As I've mentioned, I've been reading Fanny Burney's diaries. Fanny Burney was a very popular novelist who died in 1840. She kept a diary from the age of fifteen onwards, although she destroyed many of the more sensitive sections. It's the best non-fictional diary I've encountered so far. (Diary of a Nobody and The Diary of Adrian Mole are amongst my favourite novels.)
Diaries fascinate me because I'm fascinated with day-to-day life, and with the very concept of days. I've struggled to put this into words, or even into concepts, because "day-to-day life" seems such a redundant phrase. Isn't all life day-to-day life? Nobody talks about weekly life or hourly life or monthly life.
But, given that we experience life one day at a time, we rarely represent it in this way. Novels and movies and histories skip from day to day, wordlessly. When an episode of a TV series takes a "day in the life" approach, this is exceptional, and seen as exceptional.

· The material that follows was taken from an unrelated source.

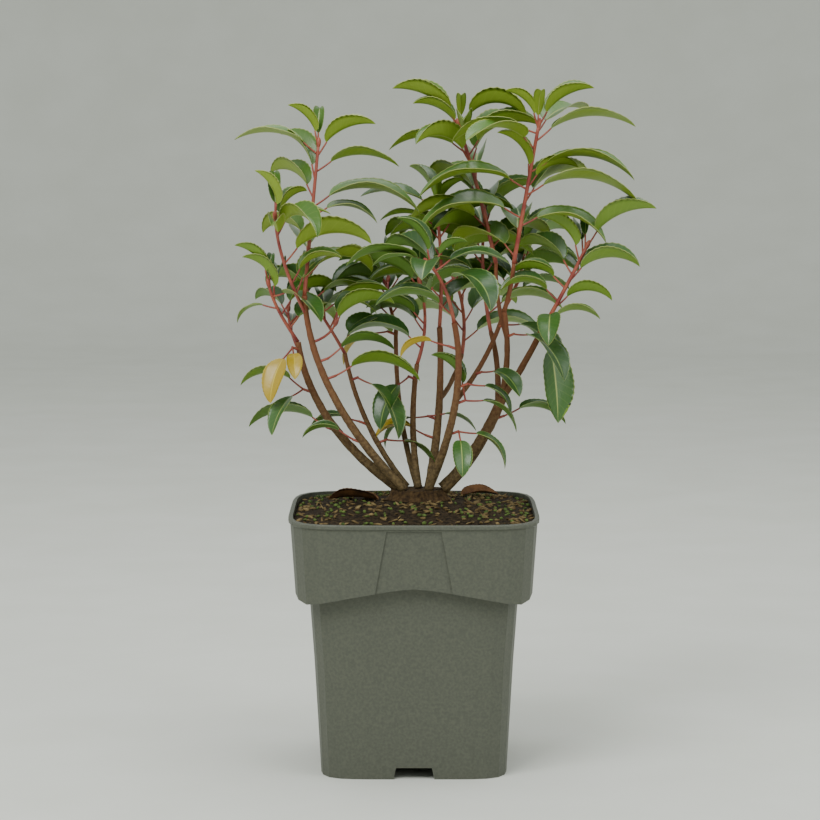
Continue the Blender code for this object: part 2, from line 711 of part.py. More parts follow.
def keep_largest(mesh):
    """Drop loose scraps and sealed hollows, keeping the largest closed skin."""
    bm = bmesh.new()
    bm.from_mesh(mesh)
    left = set(bm.verts)
    islands = []
    while left:
        island = set()
        stack = [left.pop()]
        while stack:
            vertex = stack.pop()
            island.add(vertex)
            for edge in vertex.link_edges:
                other = edge.other_vert(vertex)
                if other in left:
                    left.remove(other)
                    stack.append(other)
        islands.append(island)
    islands.sort(key=len)
    for island in islands[:-1]:
        bmesh.ops.delete(bm, geom=list(island), context="VERTS")
    bm.to_mesh(mesh)
    bm.free()
    return len(islands) - 1


def build_mass(name, twig, leaves, finish):
    """Fuse the leaves of one mass onto its twig."""
    mass = add_object(name, *twig, finish)
    group = bpy.data.collections.new(name + "_leaves")
    bpy.context.scene.collection.children.link(group)
    for k, leaf in enumerate(leaves):
        add_object(f"{name}_leaf_{k}", *leaf_mesh(leaf), collection=group)
    apply_boolean(mass, "UNION", collection=group)
    for item in list(group.objects):
        remove_object(item)
    bpy.data.collections.remove(group)
    keep_largest(mass.data)
    mass.data.materials.clear()
    mass.data.materials.append(material(finish))
    return mass


def grown(row, tubes, radii):
    """Return the tube of a row that grows from its parent."""
    return Tube(tubes[row.parent].point(row.at), placed(*row.tip), row.bow, radii)


def tips_first(rows):
    """Return the rows with those that go on from a parent's tip first."""
    return sorted(rows, key=lambda row: row.at < 1.0)


def build_limbs():
    """Build stems and boughs, and return their tubes and their meshes by name."""
    tubes = {}
    meshes = {}
    for stem in STEMS:
        start = (stem.parent[0], stem.parent[1], STEM_FOOT)
        tubes[stem.name] = Tube(start, placed(*stem.tip), stem.bow, stem.radii)
        meshes[stem.name] = tube_mesh(tubes[stem.name], LIMB_SIDES, RING_STEP, flat_foot)
    for bough in BOUGHS:
        tube = grown(bough, tubes, bough.radii)
        meshes[bough.name] = tube_mesh(tube, LIMB_SIDES, RING_STEP, foot_of(bough, tubes))
        tubes[bough.name] = tube
    return tubes, meshes


def build_twigs(tubes):
    """Return the mesh, the row and the tube of each mass's twig by name."""
    twigs = {}
    taken = dict(tubes)
    for shoot in tips_first(SHOOTS):
        tube = grown(shoot, taken, (shoot.radius, TWIG_TAPER * shoot.radius))
        mesh = tube_mesh(tube, TWIG_SIDES, TWIG_STEP, foot_of(shoot, taken))
        taken[shoot.name] = tube
        twigs[shoot.name] = (mesh, shoot, tube)
    for name, host, share, marks, length, lift in SPURS:
        row = Shoot(name, host, share, None, None, None, marks, SPUR_FIRST, length, lift)
        tube = spur_tube(tubes[host], share, marks)
        mesh = tube_mesh(tube, TWIG_SIDES, TWIG_STEP, foot_of(row, tubes))
        twigs[name] = (mesh, row, tube)
    return twigs


def spur_tube(host, share, marks):
    """Return the short spur that carries leaves on bare wood."""
    azimuth = read_leaf(marks.split()[0])[0]
    start = host.point(share)
    tip = start + unit(azimuth, SPUR_RISE) * (host.radius(share) + SPUR_LENGTH)
    return Tube(start, tip, (0.0, 0.0), SPUR_RADII)


def ground_sheet():
    """Return a level test surface just above the soil and the pot's rim."""
    half = LIP_HALF + 4.0
    height = SOIL_TOP + 1.0
    return ([(-half, -half, height), (half, -half, height), (half, half, height),
             (-half, half, height)], [(0, 1, 2, 3)])


def main():
    """Build the pot, the soil and the whole plant."""
    clear_scene()
    build_pot()
    build_soil()
    build_root_crown()
    tubes, meshes = build_limbs()
    for name, mesh in meshes.items():
        smooth(add_object(name, *mesh, BARK_BROWN), 50.0)

    twigs = build_twigs(tubes)
    solids = {name: bvh(mesh) for name, mesh in meshes.items()}
    solids.update({name: bvh(mesh) for name, (mesh, row, tube) in twigs.items()})
    solids["ground"] = bvh(ground_sheet())
    masses = {}
    blades = []
    for name, (mesh, row, tube) in twigs.items():
        rng = random.Random(f"{SEED} {name}")
        obstacles = [tree for other, tree in solids.items() if other != name]
        obstacles += [tree for owner, tree in blades if owner != name]
        kept = []
        own = []
        for leaf in shoot_leaves(row, tube, rng):
            settled = settle_leaf(leaf, obstacles, own)
            if settled is None:
                print("skipped a leaf of", name)
                continue
            kept.append(settled)
            own.append(bvh(leaf_mesh(settled, 0.0, blade_only=True)))
        blades += [(name, bvh(leaf_mesh(leaf))) for leaf in kept]
        masses[name] = kept
    for name, leaves in masses.items():
        finish = LEAF_YELLOW if "yellow" in name else LEAF_GREEN
        build_mass(name, twigs[name][0], leaves, finish)
    print("leaves", sum(len(leaves) for leaves in masses.values()))


if __name__ == "__main__":
    main()
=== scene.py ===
"""Looks of a young Portuguese laurel in its square nursery pot.

The limbs get bark relief, each foliage mass becomes fine folded leaves on red stalks, and
the pot, the root crown and the soil keep their solids and get their real finish. Tables and
sizes are in millimetres, as in the part's own source, and meshes are in metres.
"""
import json
import logging
import math
import random
from collections.abc import Callable
from dataclasses import dataclass
from enum import Enum

import bmesh
import bpy
from mathutils import Matrix, Vector, noise

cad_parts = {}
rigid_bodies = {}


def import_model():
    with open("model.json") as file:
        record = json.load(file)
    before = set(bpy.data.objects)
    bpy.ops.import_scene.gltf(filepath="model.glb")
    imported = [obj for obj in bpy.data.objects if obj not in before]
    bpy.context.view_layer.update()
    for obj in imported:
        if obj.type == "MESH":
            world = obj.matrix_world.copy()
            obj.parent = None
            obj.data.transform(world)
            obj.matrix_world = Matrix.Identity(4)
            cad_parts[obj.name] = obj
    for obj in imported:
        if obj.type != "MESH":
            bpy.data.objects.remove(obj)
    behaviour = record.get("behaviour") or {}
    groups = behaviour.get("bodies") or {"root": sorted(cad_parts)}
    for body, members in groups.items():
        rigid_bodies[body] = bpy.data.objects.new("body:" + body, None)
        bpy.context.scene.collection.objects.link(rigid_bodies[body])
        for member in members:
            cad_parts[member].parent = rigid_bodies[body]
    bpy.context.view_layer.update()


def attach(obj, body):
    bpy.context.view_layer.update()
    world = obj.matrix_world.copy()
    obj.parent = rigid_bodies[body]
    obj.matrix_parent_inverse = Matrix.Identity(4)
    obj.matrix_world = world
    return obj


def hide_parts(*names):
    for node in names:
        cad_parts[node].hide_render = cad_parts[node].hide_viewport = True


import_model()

LOG = logging.getLogger("laurel")

MM = 0.001
SEED = 11
PHOTO_SIZE = 820

# Camera that saw the plant, solved from the pot's edges
EYE = (-2.4, -1790.0, 420.8)
EYE_PITCH = 6.356
FOCAL_PIXELS = 2885.1
SENSOR = 36.0

# The tables' places are as seen from this distance and height: the camera's, in whole millimetres
TABLE_DISTANCE = 1790.0
TABLE_HEIGHT = 421.0

# Where the stems stand, and the ellipse round them that litter keeps clear of
SOIL_TOP = 165.0
STEM_FOOT = SOIL_TOP + 7.1
POT_INNER_HALF = 73.0
CROWN_MIDDLE = 3.0
CROWN_ACROSS = 21.0
CROWN_DEEP = 16.0

# Limbs and twigs
LIMB_SIDES = 14
LIMB_STEP = 2.2
TWIG_SIDES = 9
TWIG_STEP = 4.0
TWIG_TAPER = 0.75
PETIOLE_SIDES = 6
PETIOLE_POINTS = 5
CURVE_KNOTS = 32
FEWEST_RINGS = 3
SAME_POINT = 0.001
SPUR_FIRST = 0.9
SPUR_LENGTH = 5.0
SPUR_RISE = 20.0
SPUR_RADII = (0.9, 0.8)

# Bark: height and size of its lumps and grain on a limb of the full radius, and the
# swollen nodes along it
BARK_FULL_RADIUS = 3.0
BARK_LUMPS = 0.28
BARK_LUMP_SIZE = 6.0
BARK_GRAIN = 0.16
BARK_GRAIN_SIZE = 1.7
NODE_STEP = 17.0
NODE_SWELL = 0.16
NODE_SHARPNESS = 12

# Buds: half sizes, how far ahead of the twig's end they sit, and faces round and along
BUD_HALF_SIZES = (1.5, 1.5, 3.4)
BUD_AHEAD = 1.6
BUD_SIDES = 10
BUD_RINGS = 8

# Stalks: length, least share of it on a small leaf, radius, taper, degrees above the
# blade's lift, sag, and how far they run into the blade
PETIOLE = 10.0
PETIOLE_LEAST = 0.6
PETIOLE_RADIUS = 0.62
PETIOLE_TAPER = 0.8
PETIOLE_RISE = 8.0
PETIOLE_SAG = -0.3
PETIOLE_OVERLAP = 0.5

# Blades: width and widest place as shares of the length, the outline's powers towards the
# base and the tip, the teeth on the rim, the fold's curve, and waves in the surface
LEAF_WIDTH = 0.54
LEAF_THICKNESS = 0.32
LEAF_STATIONS = 26
LEAF_COLUMNS = 8
WIDEST = 0.42
BASE_CURVE = (2.3, 0.62)
TIP_CURVE = (2.1, 0.9)
SERRATION = 0.045
RIM = 0.95
FOLD_CURVE = 1.1
WAVE_HEIGHT = 0.05
WAVES_ALONG = 9.0
WAVES_ACROSS = 2.0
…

Philip Larkin's poem "Days" is one of the few creative works which ponder this subject:
What are days for?
Days are where we live.
They come, they wake us
Time and time over.
They are to be happy in:
Where can we live but days?
Ah, solving that question
Brings the priest and the doctor
In their long coats
Running over the fields.
One of the things that fascinates me about days is that they come in so many "flavours". There are good days, bad days, sick days (not always bad days!), big days (not always good days!), rainy days, busy days, slow days, first days, last days, the lazy hazy crazy days of summer, long winter evenings...and let's not forget nights! How many creative works have titles like Attic Nights or Arabian Nights? There's something very poetic about that formulation.
My father is a big fan of the Restorationist diarist Samuel Pepys. When I was a child, his evocative descriptions of Pepys's diaries made me assume that I would also fall in love with him. Alas, this didn't happen-- I could never get into Pepys, despite several efforts.
It's quite hard to find a good diary, at least for my purposes. I've given up on many diarists because they weren't what I was looking for. Here are, in my view, the requirements of a good diary:
1) It can't be a "special occasion" diary. I have no time for war diaries, election diaries, travel diaries, and so forth. To put it bluntly, they sicken me. The whole point of a diary is that it encompasses the variety of life. Who wants a cake that is all plums, or music that is all crescendo?
2) They can't be too introspective. I'm not interested in reading a diary which resembles a Dostoyevsky novel. (Probably because I'm not interested in reading a Dostoyevsky novel.) A diary which is all about emotions and thoughts is unbearable.
3) Conversely, they can't be too "extrospective". A diary that is simply a chronicle of what happened, and that contains no reflections, is unbearable. A diary entirely focused on public life and not at all on private life is unbearable.
4) The diarist should have an eye for unusual or trivial events, such as random sights on the street.
5) The diarist should tell us, not only about her daily life and her emotional life, but about her intellectual life. One of the best thing about Fanny Burney's diary is her frequent reflections on her reading and theatre-going. She has left us, for instance, detailed descriptions of David Garrick's perfomances and the impact they had on her. (Garrick was a close family friend, so we also meet him "out of make-up", as it were.)
I will keep readers posted on my progress through it!